Petitioner was convicted of robbery in the first degree, robbery in the second degree (two counts) and robbery in the third degree and was sentenced to an aggregate prison term of 12 years, to be followed by five years of postrelease supervision (hereinafter PRS). Petitioner commenced serving his sentence in September 2005, with a conditional release date of July 25, 2015 and a maximum expiration date of April 15, 2017. Petitioner's convictions were affirmed upon appeal (People v Lynch, 81 AD3d 1292, 1292-1293 [2011], lv denied 17 NY3d 807 [2011]), and he thereafter commenced a habeas corpus proceeding in the United States District Court for the Western District of New York. A writ of habeas corpus was ultimately issued, petitioner's conviction for robbery in the first degree was vacated and his term of imprisonment was accordingly reduced to 10 years, with the adjusted conditional release date being November 9, 2013 and adjusted maximum expiration date being April 15, 2015. On June 26, 2015, [*2]petitioner was released by the Department of Corrections and Community Supervision (hereinafter DOCCS) to parole supervision.

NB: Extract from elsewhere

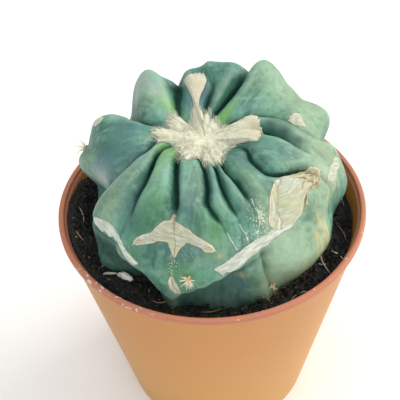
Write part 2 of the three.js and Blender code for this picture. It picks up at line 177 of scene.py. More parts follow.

DOCCS thereafter informed petitioner that his five-year period of PRS was determined to have commenced on April 15, 2015, the adjusted maximum expiration date of his sentence, and would expire on April 15, 2020. Petitioner urged DOCCS to change the commencement date of his PRS to November 9, 2013, the adjusted conditional release date of his sentence. After receiving no response, petitioner commenced this CPLR article 78 proceeding seeking an order determining that his period of PRS began to run on November 9, 2013 and directing DOCCS to recalculate the commencement and expiration dates of his PRS accordingly. Following joinder of issue, Supreme Court dismissed the petition, prompting this appeal.

We affirm. Penal Law § 70.45 (5) (a) provides, in relevant part, that a period of PRS "shall commence upon the person's release from imprisonment to supervision by [DOCCS]." This provision, if directly applied to the case at bar, would require DOCCS to set the commencement date of petitioner's period of PRS as June 26, 2015, the day when petitioner was released from incarceration. However, such rigid application of Penal Law § 70.45 (5) (a) would run afoul of CPL 430.10, which dictates that "[e]xcept as otherwise specifically authorized by law, when the court has imposed a sentence of imprisonment and such sentence is in accordance with law, such sentence may not be changed, suspended or interrupted once the term or period of the sentence has commenced." Had petitioner's period of PRS been deemed to commence on June 26, 2015, when he was released to parole supervision, petitioner's already-commenced legal sentence of imprisonment would have been, in effect, extended beyond the 10-year term of incarceration originally imposed. Therefore, in order to comply with the mandate under CPL 430.10, petitioner's period of PRS must be deemed to commence, at the latest, on April 15, 2015, when petitioner's sentence expired. As DOCCS already set April 15, 2015 as the commencement date of petitioner's PRS, we discern no basis upon which to overturn DOCCS's determination.

We are not persuaded by petitioner's contention that the commencement date of his PRS should have been set on an earlier date, namely, the adjusted conditional release date of his sentence. Petitioner argues that, but for the delay in vacating his conviction for robbery in the first degree, he would have been granted good time allowances due to his institutional record. For that reason, he claims that he would have been released on November 9, 2013, the adjusted conditional release date, and that the period of time during which he was improperly incarcerated should have been credited toward his period of PRS. Petitioner's assumption that he would have been conditionally released on November 9, 2013 is not supported by any evidence in the record. Furthermore, it is improper to assume that petitioner would or would not have been granted conditional release on November 9, 2013 because the determination of whether to grant an inmate conditional release is a discretionary one (see Correction Law § 803 [4]; Matter of Gonzalez v Annucci, 149 AD3d 256, 259 [2017]; Matter of Boss v New York State Div. of Parole, 89 AD3d 1265, 1266 [2011]). Accordingly, Supreme Court properly dismissed the petition. Petitioner's remaining contentions have been reviewed and found to be without merit.

Garry, Devine, Mulvey and Aarons, JJ., concur.

ORDERED that the judgment is affirmed, without costs.